Novel techniques in X-ray nanotomography and high resolution FESEM imaging: linking structure and catalytic properties of heterogeneous and automotive catalysts in two and three dimensions

Abstract number
209
Presentation Form
Poster
DOI
10.22443/rms.mmc2023.209
Corresponding Email
[email protected]
Session
Poster Session One
Authors
Mr Andy Holwell (2), Dr Maadhav Kothari (2), Dr Markus Boese (1), Dr Dogan Ozkaya (3), Dr Aakash Varambhia (3)
Affiliations
1. Carl Zeiss Microscopy GmbH
2. Carl Zeiss Microscopy Ltd
3. Johnson Matthey plc
Keywords

Catalyst, GPF, honeycomb, coating, washcoat, deep learning, machine learning, segmentation,, XRM, perovskite

Abstract text

Heterogeneous catalysts are a broad and versatile set of engineered porous materials, of high surface area and surface functionalization.

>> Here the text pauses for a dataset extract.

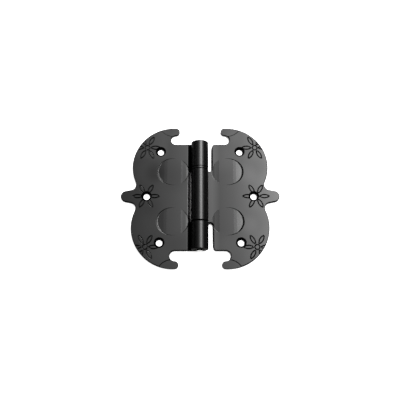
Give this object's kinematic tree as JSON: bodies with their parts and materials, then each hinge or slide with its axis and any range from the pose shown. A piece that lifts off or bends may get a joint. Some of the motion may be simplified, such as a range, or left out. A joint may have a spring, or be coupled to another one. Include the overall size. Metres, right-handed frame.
{
  "type": "decorative hinge",
  "caption": "Flat surface hinge with lobed, hook-ended leaves, engraved flowers, sunk ovals, countersunk screw holes and a rolled barrel on a loose-turning pin.",
  "frame": {"origin": "on the back plane of the open leaves, straight under the middle of the pin", "axes": "+X across the open leaves towards the right leaf's tab, +Y along the pin towards the washer's end, +Z out of the leaves' faces"},
  "size_m": [0.0996, 0.0916, 0.0108],
  "materials": {
    "leaf_finish": "satin black coating",
    "washer_finish": "satin black coating",
    "pin_steel": "bare steel with turned ends"
  },
  "bodies": {
    "left_side": {"left_leaf": "leaf_finish", "hinge_pin": "pin_steel", "washer": "washer_finish"},
    "right_side": {"right_leaf": "leaf_finish"}
  },
  "joints": [
    {"name": "hinge_turn", "type": "hinge", "parent": "left_side", "child": "right_side", "pos_m": [0, 0, 0.0054], "axis": [0, -1, 0], "range_deg": [-95, 185]}
  ]
}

Automotive catalysts have removed billions of tons of pollutants from entering the atmosphere since their deployment in the 1970s and must withstand life long service lives. Their structure-property relationships are complex, determined by porosity, particle size, voids and adhesion between substrate, washcoat base layer and precious metal active components.  Catalysts can therefore be challenging to image and characterize at high resolution and in three dimensions.

 

We demonstrate several novel 3D microscopy approaches to imaging the internal solid and pore structure of catalysts and using those 3D datasets to simulate the performance of gasoline particulate filters (GPF), polymer electrolyte fuel cells (PEFC) and metal organic frameworks (MOF).  We describe the use of X ray microscopy for 3D imaging, pore analysis, and differentiation and quantification of washcoat and substrate layers on a honeycomb support.  

 

As part of this work, deep learning was used for reconstruction, measurement and multiphase segmentation of 3D datasets of GPF.   Reconstructed data was used for input into gas flow simulations to relate pressure drop to performance.   Property simulations were able to predict pressure drop along channels and through channel walls, and reactivity, through experimentally derived structure-boundary conditions.

 

Further, X-ray nanotomoggraphy was used to study porous PEFC catalyst agglomerate structures and used to simulate gas diffusion through pore networks.  Non-destructive 4D studies were enabled by time resolved in situ experiments.

 

Novel FESEM “sweet spot” techniques were then deployed for imaging and understanding platinum nanoparticle decoration on A-site deficient perovskite catalysts for automotive applications, revealing details of terracing and platinum exsolution not previously visible and quantifiable in the scanning electron microscope.